Breaking a school down into learning communities of 150 students or less can also help foster connection and belonging in the building. This arrangement provides the opportunity to create a “school within a school,” where “everyone knows your name.” These smaller learning areas truly become communities for students, giving everyone a sense of familiarity and belonging.

This Century Education

Today, our approach to designing educational spaces aims to address the safety and the belonging needs of occupants. This Century Education design can be used as a tool to help students feel safer by creating environments that reduce illicit behavior and foster a more welcoming environment.

This Century Learning Environments are designed to allow for education to occur everywhere. With education becoming more project-based, this means creating flexible opportunities for students to work in and outside the classroom and still be observed. When the students and staff can be easily observed, illicit behaviors are reduced. When coupled with smaller learning communities, it also allows the members of the community to more easily watch out for each other.

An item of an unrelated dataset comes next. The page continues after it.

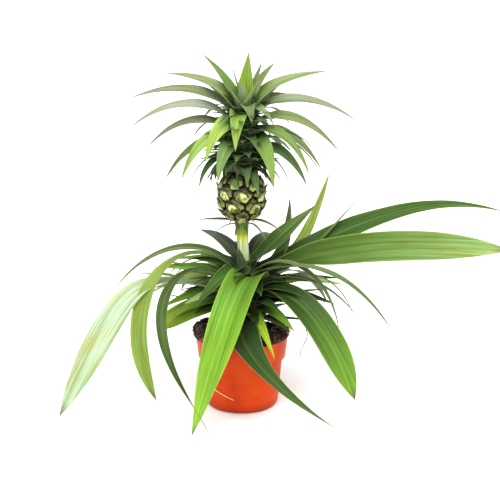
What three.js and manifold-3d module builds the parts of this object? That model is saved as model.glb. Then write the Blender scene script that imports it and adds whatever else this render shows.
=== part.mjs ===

It has been said that transparency translates to accountability. This is true of our educational environments as well. Working in a more transparent environment is a learned behavior. Distractions happen, but we have seen students and staff typically adjust in a matter of days. Some studies show that transparency actually reduces distractions and improves focus by giving occupants an opportunity to break focus, and then re-focus.

Conclusion

Providing a safe and comforting environment is key to providing a place where students can learn. Combining the preferred educational delivery and school culture with facilities designed to maximize those efforts is the best way to keep students safe and provide them with their best opportunity to thrive.